Heydon's embattled wagon rolls ahead
Dyson Heydon has ruled himself fit to continue running the royal commission into trade unions, sending the unions off to find new ways of avoiding the legal lens.
“It was not to be a political speech. It was to be a legal speech,” Mr Heydon said of his cancelled appearance at a Liberal Party event, in his 67-page judgment on himself.
The ‘non-political’ argument was expanded to answer all the criticisms raised, with Heydon claiming he is above politics, and that the royal commission is not a political hearing, nor was it designed to damage unionism itself
“The [commission’s] terms of reference are not themselves hostile to the union movement,” Mr Heydon wrote.
“They do not assume the desirability of restricting union power or altering the present system of handling industrial disputes.
“What they are concerned with is bad governance within certain institutions which are not trade unions, and criminality and breaches of legal or professional duty on behalf of unions or their officials.”
The response came after the ACTU (on behalf of five unions), as well as the AWU and CFMEU brought applications calling for Mr Heydon to stand down.
ACTU lawyers referred to the legal test for bias in their claim, arguing Mr Heydon’s decision to give the Sir Garfield Barwick legal address arranged by the NSW branch of the Liberal Party created the perception of bias in a “fair-minded” observer.
Mr Heydon denied the political angle, saying his experience as “an academic lawyer, a barrister and a judge” made his personal politics “irrelevant”.
“Even if it were to be assumed, for the sake of argument, that in my private life I had some ‘affinity’ or ‘partiality’ for the Liberal Party, as the applicants appear to contend, the authorities make it plain that the fair-minded observer would have regard to my experience,” Heydon wrote.
“Judges are expected to direct their entire professional career towards excluding the ‘irrelevant, the immaterial and the prejudicial’.”
There is a “difference between predisposition and prejudgement”, he added.
But for union reps and supporters, Mr Heydon’s response carries some inconsistency.
Mr Heydon argued that the Sir Garfield Barwick lecture was a non-political event, but had previously said he only intended to give the talk if the royal commission was over.
By extension, if the Sir Garfield Barwick lecture was not a political event, many wonder why Mr Heydon felt compelled to pull out.
“Deciding to speak at a Liberal Party fundraiser demonstrates a serious lack of judgment and the way in which the commission has secretively handled this entire process has raised more questions than it has provided answers,” ACTU national secretary Dave Oliver said outside the courts on Monday.
But Mr Heydon had already deemed that the ACTU’s submissions “exaggerate both the extent of the political context and its significance”.

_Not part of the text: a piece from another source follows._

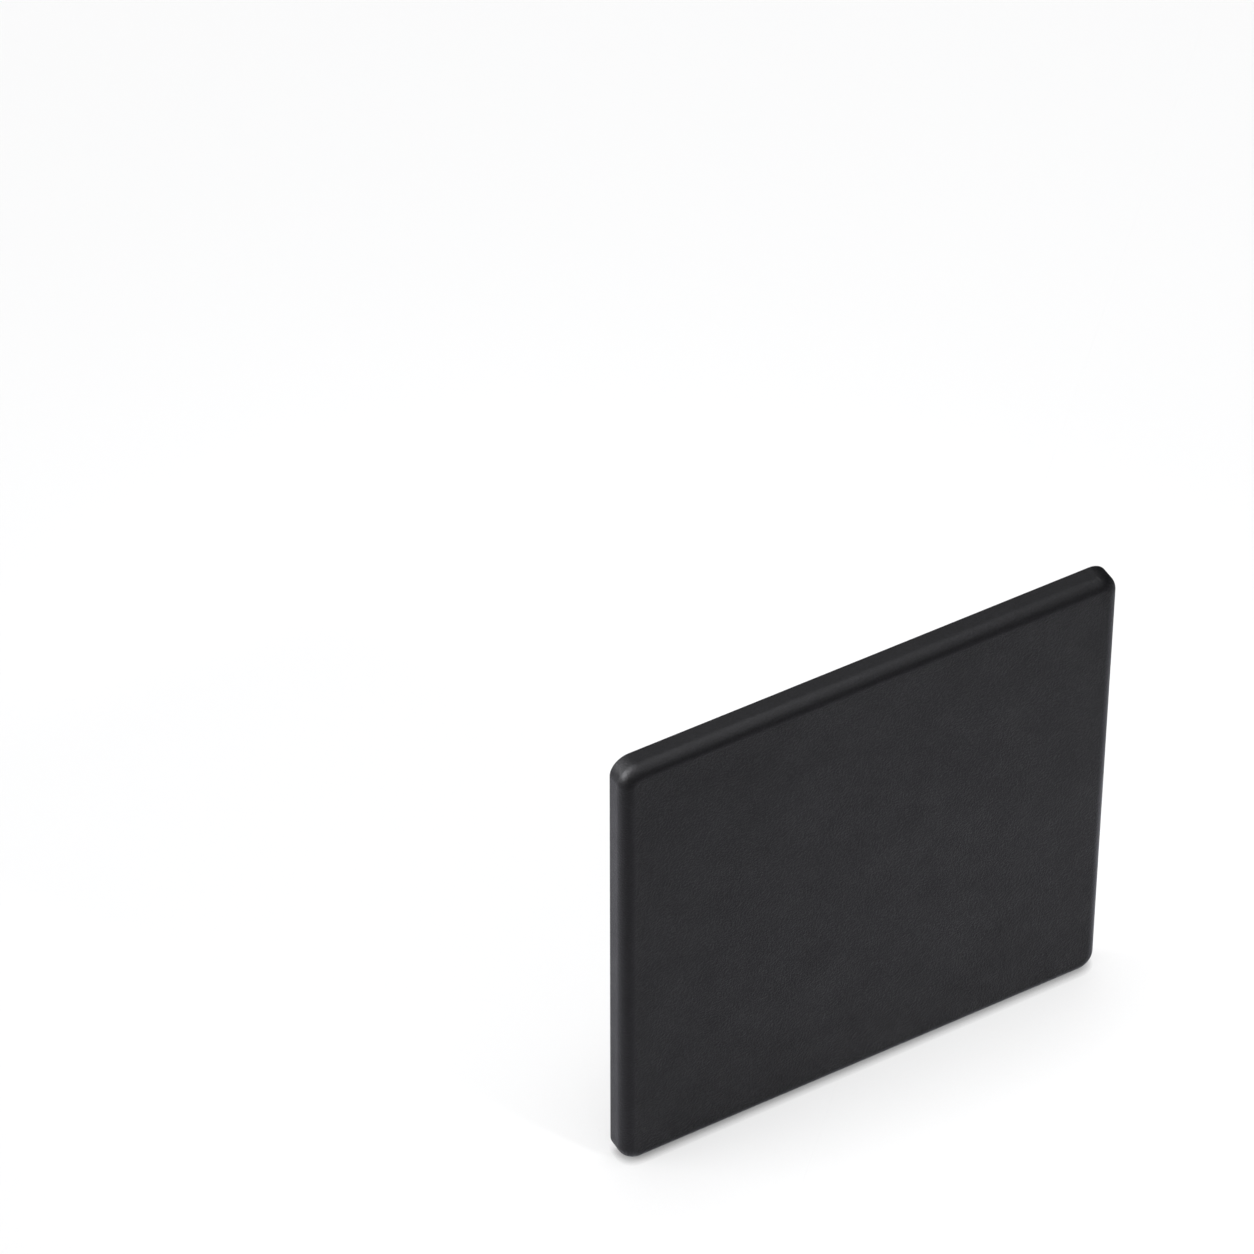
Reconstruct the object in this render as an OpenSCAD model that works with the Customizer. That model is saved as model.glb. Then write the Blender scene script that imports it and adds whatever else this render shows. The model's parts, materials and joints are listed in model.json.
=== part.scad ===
// Push-in end cap for a square aluminium profile with four core bores.
// One moulding: a rounded cover plate, cored out behind, with four ribbed pegs.
// Seat plane at y = 0, show face towards -Y, pegs towards +Y, +Z up, millimetres.

/* [Profile] */
// Outside width of the profile end that the cap covers
profile_w = 80; // [76:1:120]
// Outside height of the profile end that the cap covers
profile_h = 80; // [76:1:120]
// Distance between the profile's core bores across its width
bore_pitch_w = 40; // [34:1:46]
// Distance between the profile's core bores up its height
bore_pitch_h = 40; // [34:1:46]
// Diameter of each core bore
core_bore_d = 8.5; // [6.8:0.1:10.5]

/* [Cover plate] */
// Thickness of the plate from seat to show face
plate_t = 4; // [3:0.1:6]
// Radius of the plate's four corners
corner_r = 3; // [2.6:0.1:6]
// Radius of the rounding round the show face
edge_r = 1.9; // [0.6:0.1:2.4]
// Radius that breaks the sharp edge round the seat
seat_break_r = 0.2; // [0.1:0.05:0.4]

/* [Coring behind the plate] */
// Thickness of the skin left behind the show face
skin_t = 2; // [1.4:0.1:2.4]
// Width of the rim round the coring
rim_w = 2.4; // [1.8:0.1:4]
// Thickness of the stiffening webs
web_t = 1.6; // [1:0.1:2.4]
// Radius in the corners of each pocket
pocket_r = 0.8; // [0.3:0.1:1.2]
// Wall of the round boss that carries each peg
boss_wall = 2; // [1:0.1:3]

/* [Pegs] */
// Length of each peg from the seat to its tip
peg_l = 12; // [9:0.5:20]
// Radial gap between the round core of a peg and its bore
peg_gap = 0.25; // [0.1:0.05:0.4]
// Length of the tapered lead-in
lead_in_l = 2.2; // [1:0.1:4]
// Diameter at the small end of the lead-in
lead_in_d = 6.4; // [4:0.1:6.6]
// Chamfer round the tip
tip_chamfer = 0.5; // [0.2:0.1:1]

/* [Crush ribs] */
// Number of crush ribs round each peg
crush_ribs = 6; // [3:1:6]
// Radius of the round back of each rib
crush_rib_r = 0.45; // [0.42:0.01:0.5]
// How far each rib stands past the wall of the bore, and is crushed
crush_bite = 0.1; // [0.05:0.01:0.15]
// Length over which a rib runs out towards the tip
rib_run_out_l = 1.6; // [0.8:0.1:3]

/* [Hidden] */
$fn = 64;
// The pockets' small corners need fewer facets than the rest
pocket_fn = 32;

// Overshoot of each cutter past the face that it opens
cut_over = 1;
// Depth of the coring, from the seat to the skin
pocket_depth = plate_t - skin_t;
peg_r = core_bore_d / 2 - peg_gap;
boss_r = peg_r + boss_wall;
// The webs run through the pegs and midway between them
web_places_w = [-bore_pitch_w / 2, 0, bore_pitch_w / 2];
web_places_h = [-bore_pitch_h / 2, 0, bore_pitch_h / 2];
// The rim keeps its width round the corners, down to the pockets' own radius
coring_corner_r = max(corner_r - rim_w, pocket_r);
// Each crush rib's axis, so that its back stands crush_bite past the bore
crush_rib_axis_r = core_bore_d / 2 + crush_bite - crush_rib_r;
// The shank is the parallel stretch of a peg, below its lead-in
shank_l = peg_l - lead_in_l;

// A rectangle with round corners, centred
module rounded_rectangle(w, h, r) {
    square([w - 2 * r, h], center = true);
    square([w, h - 2 * r], center = true);
    for (x = [-1, 1], y = [-1, 1])
        translate([x * (w / 2 - r), y * (h / 2 - r)])
            circle(r);
}

// Section of what an edge rounding takes away. x runs out from a corner's axis, y from the
// inside of the plate towards the face that the rounding meets at y = 0.
module rounding_waste(r) {
    difference() {
        translate([corner_r - r, -r])
            square(r + cut_over);
        translate([corner_r - r, -r])
            circle(r);
    }
}

// The rounding's waste, carried round the whole outline of the plate
module outline_rounding(r) {
    straight_w = profile_w - 2 * corner_r;
    straight_h = profile_h - 2 * corner_r;
    for (x = [0, 1], y = [0, 1])
        mirror([x, 0, 0])
            mirror([0, y, 0])
                translate([straight_w / 2, straight_h / 2, 0])
                    rotate_extrude(angle = 90)
                        rounding_waste(r);
    for (side = [0, 180])
        rotate(side) {
            translate([straight_w / 2, straight_h / 2, 0])
                rotate([90, 0, 0])
                    linear_extrude(straight_h)
                        rounding_waste(r);
            translate([-straight_w / 2, straight_h / 2, 0])
                rotate([90, 0, 90])
                    linear_extrude(straight_w)
                        rounding_waste(r);
        }
}

// The plate before coring: seat at z = 0, show face at z = -plate_t
module plate_blank() {
    difference() {
        translate([0, 0, -plate_t])
            linear_extrude(plate_t)
                rounded_rectangle(profile_w, profile_h, corner_r);
        outline_rounding(seat_break_r);
        translate([0, 0, -plate_t])
            mirror([0, 0, 1])
                outline_rounding(edge_r);
    }
}

// Places its children on the four core bores
module at_bores() {
    for (x = [-1, 1], y = [-1, 1])
        translate([x * bore_pitch_w / 2, y * bore_pitch_h / 2, 0])
            children();
}

// Outline of the pockets between the rim, the webs and the bosses
module coring_outline() {
    offset(r = pocket_r, $fn = pocket_fn)
        offset(delta = -pocket_r)
            difference() {
                rounded_rectangle(profile_w - 2 * rim_w, profile_h - 2 * rim_w, coring_corner_r);
                for (x = web_places_w)
                    translate([x, 0])
                        square([web_t, profile_h], center = true);
                for (y = web_places_h)
                    translate([0, y])
                        square([profile_w, web_t], center = true);
                at_bores()
                    circle(boss_r, $fn = pocket_fn);
            }
}

module coring() {
    translate([0, 0, -pocket_depth])
        linear_extrude(pocket_depth + cut_over)
            coring_outline();
}

// One crush rib: a half-round back that runs out to nothing below the lead-in
module crush_rib() {
    full_l = shank_l - rib_run_out_l;
    translate([crush_rib_axis_r, 0, -pocket_depth])
        cylinder(h = pocket_depth + full_l, r = crush_rib_r);
    translate([crush_rib_axis_r, 0, full_l])
        cylinder(h = rib_run_out_l, r1 = crush_rib_r, r2 = 0);
}

// One peg, rooted in its boss
module peg() {
    lead_in_r = lead_in_d / 2;
    translate([0, 0, -pocket_depth])
        cylinder(h = pocket_depth + shank_l, r = peg_r);
    translate([0, 0, shank_l])
        cylinder(h = lead_in_l - tip_chamfer, r1 = peg_r, r2 = lead_in_r);
    translate([0, 0, peg_l - tip_chamfer])
        cylinder(h = tip_chamfer, r1 = lead_in_r, r2 = lead_in_r - tip_chamfer);
    for (i = [0 : crush_ribs - 1])
        rotate(i * 360 / crush_ribs)
            crush_rib();
}

module end_cap() {
    color([0.19, 0.19, 0.2])
        rotate([-90, 0, 0]) {
            difference() {
                plate_blank();
                coring();
            }
            at_bores()
                peg();
        }
}

end_cap();
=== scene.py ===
import json
import logging
import math
from collections.abc import Callable
from dataclasses import dataclass
from enum import Enum

import bpy
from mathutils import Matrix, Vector

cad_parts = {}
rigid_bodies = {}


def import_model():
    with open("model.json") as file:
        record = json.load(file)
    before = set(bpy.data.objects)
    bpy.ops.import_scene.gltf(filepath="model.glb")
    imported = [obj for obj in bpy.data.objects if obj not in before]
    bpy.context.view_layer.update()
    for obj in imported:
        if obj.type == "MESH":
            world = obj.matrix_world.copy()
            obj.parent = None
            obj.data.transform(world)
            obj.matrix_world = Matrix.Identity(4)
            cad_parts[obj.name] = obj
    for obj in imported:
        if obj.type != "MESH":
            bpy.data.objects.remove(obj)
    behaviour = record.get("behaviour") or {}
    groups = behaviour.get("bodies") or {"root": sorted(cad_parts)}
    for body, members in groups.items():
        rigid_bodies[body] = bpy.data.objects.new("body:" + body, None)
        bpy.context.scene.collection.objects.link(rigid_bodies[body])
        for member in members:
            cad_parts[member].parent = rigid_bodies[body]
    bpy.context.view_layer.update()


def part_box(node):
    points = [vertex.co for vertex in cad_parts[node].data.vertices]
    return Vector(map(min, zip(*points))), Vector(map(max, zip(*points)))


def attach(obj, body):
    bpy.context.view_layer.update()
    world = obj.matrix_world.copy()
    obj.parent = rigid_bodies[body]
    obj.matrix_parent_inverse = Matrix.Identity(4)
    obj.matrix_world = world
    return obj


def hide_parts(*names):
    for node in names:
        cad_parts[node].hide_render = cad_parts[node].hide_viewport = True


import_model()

log = logging.getLogger("end_cap")

MM = 0.001
BODY = "root"
NODE = "end_cap"
QUARTER_TURN = math.pi / 2
# Faces that meet at less than this are shaded as one surface
SMOOTH_ANGLE = math.radians(34)
# The colour of all the light in the studio
COOL_WHITE = (0.957, 0.957, 1.0)
# Two vertices closer than this are one
MERGE_DISTANCE = 0.0005 * MM
# A point this close to a level lies on it
NEAR = 0.001 * MM
# Two directions whose dot product is more than this are the same
SAME_WAY = 0.999

Test = Callable[[Vector], bool]


class Round(Enum):
    """The two ways a quarter-round joins a pocket's wall to a level surface."""

    MOUTH = "from the seat over into the wall"
    FLOOR = "from the wall into the floor"


# ---------------------------------------------------------------- helpers


def activate(piece: bpy.types.Object) -> None:
    """Makes a piece the only selected and the active object.

    Args:
        piece: The object that the next operators act on.
    """
    for other in bpy.context.view_layer.objects:
        other.select_set(False)
    piece.select_set(True)
    bpy.context.view_layer.objects.active = piece


def apply_transform(piece: bpy.types.Object) -> None:
    """Puts a piece's place, turn and scale into its mesh.

    Args:
        piece: The object to apply.
    """
    activate(piece)
    bpy.ops.object.transform_apply(location=True, rotation=True, scale=True)


def apply_modifier(piece: bpy.types.Object, kind: str, **settings: object) -> None:
    """Adds a modifier with its settings and applies it.

    Args:
        piece: The object that is changed.
        kind: Blender's name for the modifier.
        settings: Values for the modifier's own properties.
    """
    activate(piece)
    modifier = piece.modifiers.new(kind.title(), kind)
    for name, value in settings.items():
        setattr(modifier, name, value)
    bpy.ops.object.modifier_apply(modifier=modifier.name)


def edit(piece: bpy.types.Object, mode: str) -> None:
    """Opens a piece in edit mode with the selection that its mesh holds.

    Args:
        piece: The object to edit.
        mode: What is selected: VERT, EDGE or FACE.
    """
    activate(piece)
    kinds = ("VERT", "EDGE", "FACE")
    bpy.context.tool_settings.mesh_select_mode = [mode == kind for kind in kinds]
    bpy.ops.object.mode_set(mode="EDIT")


def leave_edit() -> None:
    """Goes back to object mode."""
    bpy.ops.object.mode_set(mode="OBJECT")


def clear_selection(piece: bpy.types.Object) -> None:
    """Deselects all of a piece's mesh.

    Args:
        piece: The object whose mesh is deselected.
    """
    for part in (piece.data.vertices, piece.data.edges, piece.data.polygons):
        part.foreach_set("select", [False] * len(part))


def select_edges(piece: bpy.types.Object, test: Test) -> None:
    """Selects the edges whose two ends both pass a test, and nothing else.

    Args:
        piece: The object whose mesh is searched.
        test: Says of a point whether it counts.
    """
    clear_selection(piece)
    mesh = piece.data
    for edge in mesh.edges:
        ends = [mesh.vertices[i] for i in edge.vertices]
        if all(test(end.co) for end in ends):
            edge.select = True
            for end in ends:
                end.select = True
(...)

“For one thing, the submissions overlook the fact that the members of many trade unions are not necessarily members of the Australian Labor Party,” he wrote, dismissing claims of a cover-up as “fanciful”.
For now it appears that the important work of the royal commission will continue, with hearings into the actions of the ACTU and CFMEU scheduled this week.
For those outside the union movement, it is a sign that the inquiry can continue to clean up what is in principle a vital part of industrial relations – union protection – which has in reality become a seedy den of corruption and backroom dealing.
Already the royal commission has discovered criminality and wholesale dodginess among large parts of Australia’s main unions.
Evidence given before the hearings has led to the direct arrest of four union officials, and led dozens more to be referred to state-level criminal inquiries.
It has heard an almost unending series of revelations about phone tapping, threats, intimidation, blackmail and strong connections between the construction industry and the criminal underworld facilitated by union figures.
There is now some speculation that it is not even the unions that are most concerned about the commission’s potential findings.
As business commentator Robert Gottliebsen writes in today’s BusinessSpectator, the Royal Commission has the chance to “uncover just how unions are funded by selected big corporations”.
“Large corporations will face great embarrassment because they will be revealed as the main funders of union campaigns against industrial relations and other reforms,” he claims.
“Many of those union-funding large corporations also use their union relationship for anti-competitive behaviour - they get the unions to take actions that are a blatant abuse of competition laws.
“These actions are legal because they are taken under the protective banner of industrial relations.
“The mining, building and transport industries are the big known direct contributors to union funds - that's how the CFMEU accumulated such enormous cash balances.
“Hopefully Dyson Heydon will expose this corporate behaviour for all to see.”